§ TO DO: Return all of the entries exactly as written.

[Begin RAW RECORDS]

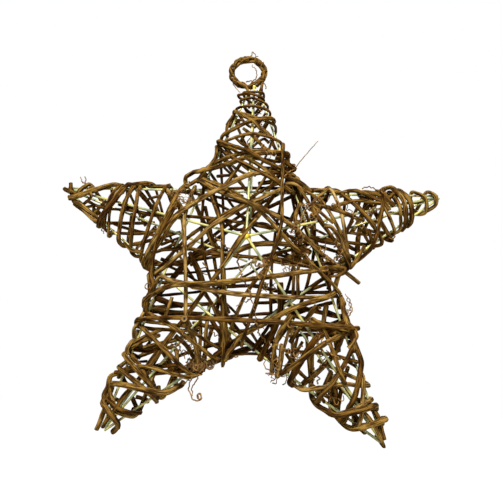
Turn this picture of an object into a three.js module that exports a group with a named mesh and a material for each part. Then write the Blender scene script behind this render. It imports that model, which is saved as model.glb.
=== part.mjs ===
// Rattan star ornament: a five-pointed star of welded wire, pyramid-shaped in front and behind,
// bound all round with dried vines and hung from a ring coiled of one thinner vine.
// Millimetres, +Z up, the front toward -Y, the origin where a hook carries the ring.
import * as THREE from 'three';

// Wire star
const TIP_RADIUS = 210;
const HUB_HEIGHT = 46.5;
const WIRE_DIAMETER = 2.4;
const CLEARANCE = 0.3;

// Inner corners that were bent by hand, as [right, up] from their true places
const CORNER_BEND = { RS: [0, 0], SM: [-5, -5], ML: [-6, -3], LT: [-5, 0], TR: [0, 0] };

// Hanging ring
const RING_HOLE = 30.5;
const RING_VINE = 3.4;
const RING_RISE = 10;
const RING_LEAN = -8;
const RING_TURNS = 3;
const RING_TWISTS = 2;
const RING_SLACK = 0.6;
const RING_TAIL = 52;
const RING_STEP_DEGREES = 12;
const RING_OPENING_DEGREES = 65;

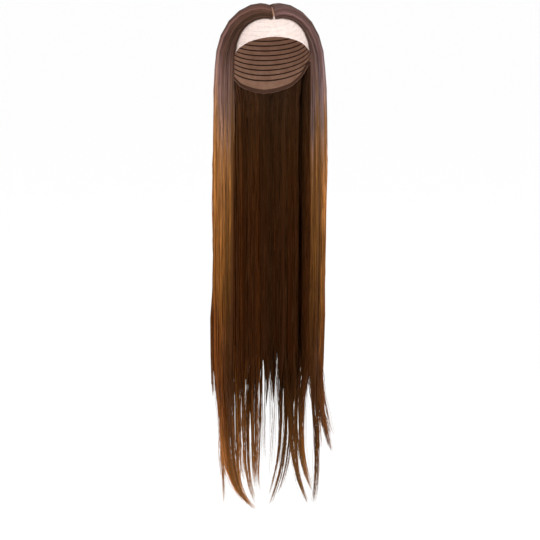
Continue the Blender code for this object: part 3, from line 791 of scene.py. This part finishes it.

[End RAW RECORDS]

§ SOLUTION:
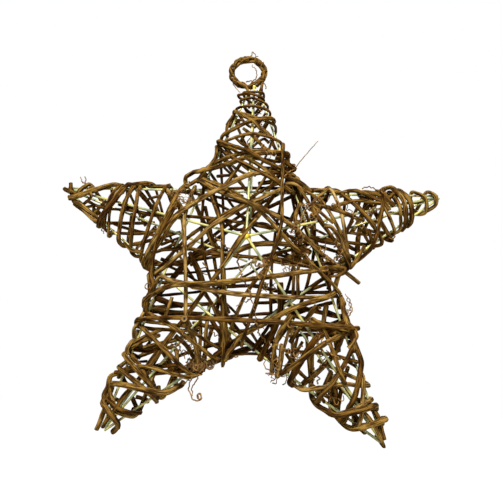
Turn this picture of an object into a three.js module that exports a group with a named mesh and a material for each part. Then write the Blender scene script behind this render. It imports that model, which is saved as model.glb.
=== part.mjs ===
// Rattan star ornament: a five-pointed star of welded wire, pyramid-shaped in front and behind,
// bound all round with dried vines and hung from a ring coiled of one thinner vine.
// Millimetres, +Z up, the front toward -Y, the origin where a hook carries the ring.
import * as THREE from 'three';

// Wire star
const TIP_RADIUS = 210;
const HUB_HEIGHT = 46.5;
const WIRE_DIAMETER = 2.4;
const CLEARANCE = 0.3;

// Inner corners that were bent by hand, as [right, up] from their true places
const CORNER_BEND = { RS: [0, 0], SM: [-5, -5], ML: [-6, -3], LT: [-5, 0], TR: [0, 0] };

// Hanging ring
const RING_HOLE = 30.5;
const RING_VINE = 3.4;
const RING_RISE = 10;
const RING_LEAN = -8;
const RING_TURNS = 3;
const RING_TWISTS = 2;
const RING_SLACK = 0.6;
const RING_TAIL = 52;
const RING_STEP_DEGREES = 12;
const RING_OPENING_DEGREES = 65;

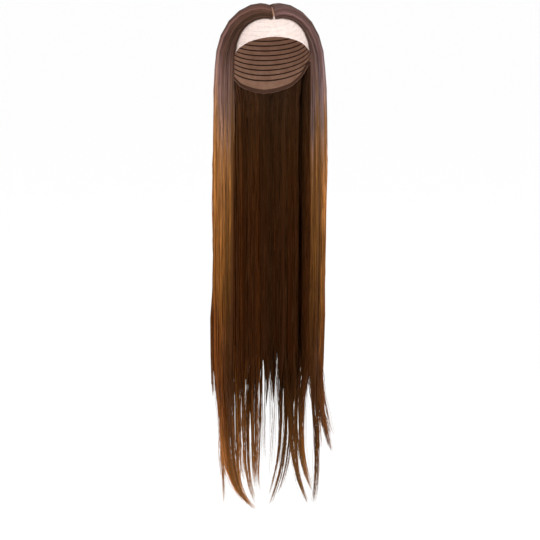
Continue the Blender code for this object: part 3, from line 791 of scene.py. This part finishes it.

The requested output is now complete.